Uncertainty Avoidance refers to the extent to which people feel threatened by ambiguity and try to minimize it.
- High uncertainty avoidance cultures (Greece, Japan, France) prefer clear rules, formal procedures, and risk aversion. Communication tends to be detailed and formal, with emphasis on written contracts and thorough project plans. Decision-making is slower and more cautious, relying on feasibility studies and scenario planning.
- Low uncertainty avoidance cultures (Singapore, Denmark, United Kingdom) are more comfortable with flexibility, ambiguity, and risk-taking. Communication is more informal and open-ended. Decision-making is faster and more experimental, favoring rapid prototyping and willingness to pivot strategies.
A useful way to remember these: power distance is about who decides, while uncertainty avoidance is about how carefully they decide.
Cultural Adaptation in Global Organizations
When people move between cultural environments, two processes come into play:
- Enculturation is the process of learning and internalizing the norms of your own culture. Understanding your own cultural assumptions is a prerequisite for effective cross-cultural work, because you can't adjust what you aren't aware of.
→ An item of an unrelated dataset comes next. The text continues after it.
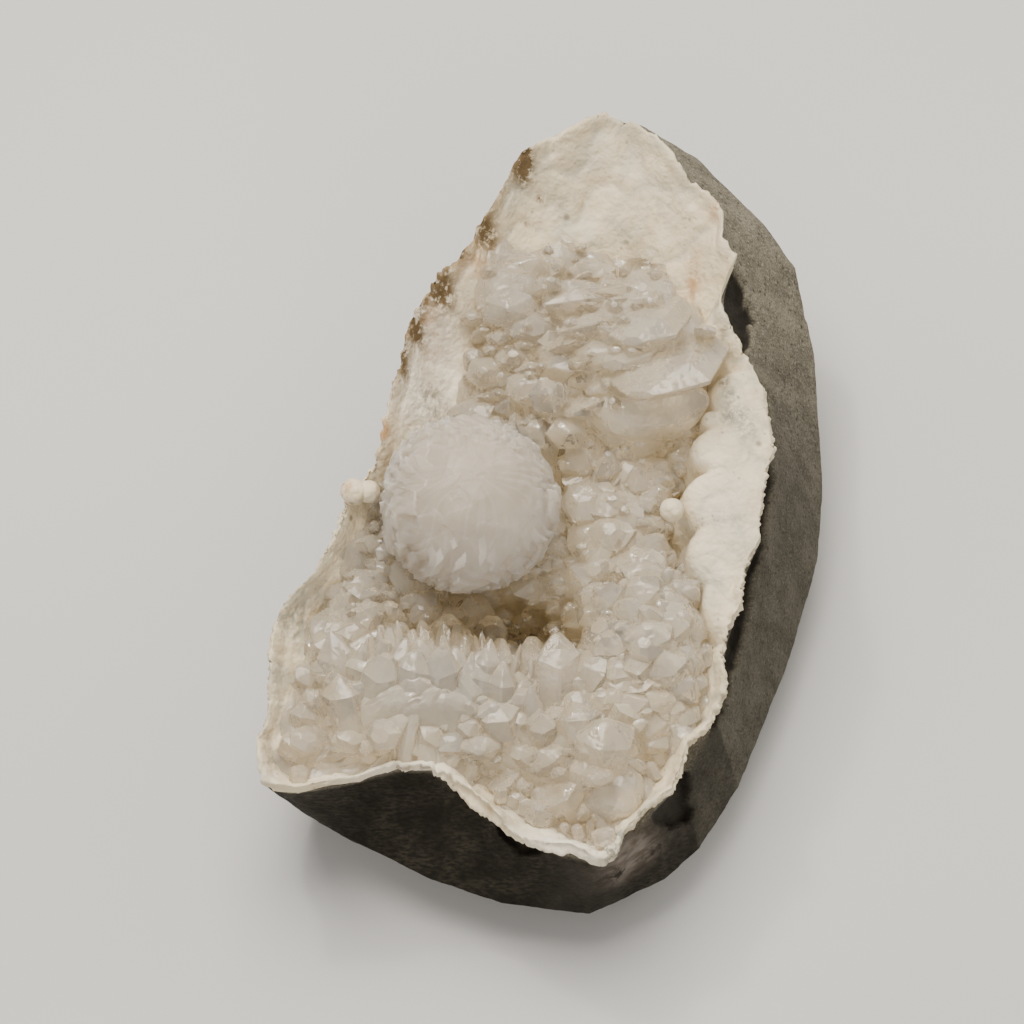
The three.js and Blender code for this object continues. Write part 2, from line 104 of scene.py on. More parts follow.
QUARTZ_BORDER = [
    (5.2, 33.0), (-1.4, 32.8), (-6.1, 30.9), (-7.0, 27.8), (-7.2, 23.3), (-8.7, 19.4),
    (-9.8, 15.6), (-9.6, 12.0), (-12.6, 9.4), (-17.6, 5.6), (-18.6, 2.2), (-20.9, -1.1),
    (-22.0, -3.9), (-23.7, -7.8), (-25.6, -12.2), (-27.6, -16.7), (-28.7, -21.1), (-29.6, -24.4),
    (-29.4, -28.3), (-27.6, -29.6), (-23.7, -28.9), (-18.1, -27.8), (-12.6, -27.2), (-8.1, -29.1),
    (-3.7, -32.4), (1.9, -35.4), (6.3, -37.6), (7.9, -36.2), (10.0, -32.8), (12.2, -30.2),
    (13.4, -27.0), (16.3, -24.2), (18.6, -20.0), (18.4, -14.4), (19.2, -10.0), (18.0, -6.1),
    (15.4, -2.8), (14.3, 0.6), (15.7, 3.3), (16.3, 6.7), (18.0, 9.4), (18.8, 13.9), (17.7, 20.0),
    (16.3, 24.4), (13.6, 30.0), (10.8, 31.7),
]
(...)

- Acculturation is the process of adapting to a new cultural environment. Employees working abroad often experience culture shock, a period of disorientation when familiar norms no longer apply. Organizations can ease this transition through cross-cultural training programs.
Globalization has made cultural awareness a baseline competency, not a nice-to-have. Successful global companies navigate this by balancing local adaptation (adjusting practices to fit the host culture) with global standardization (maintaining consistent policies and values across locations). Getting this balance right is one of the central challenges of international management.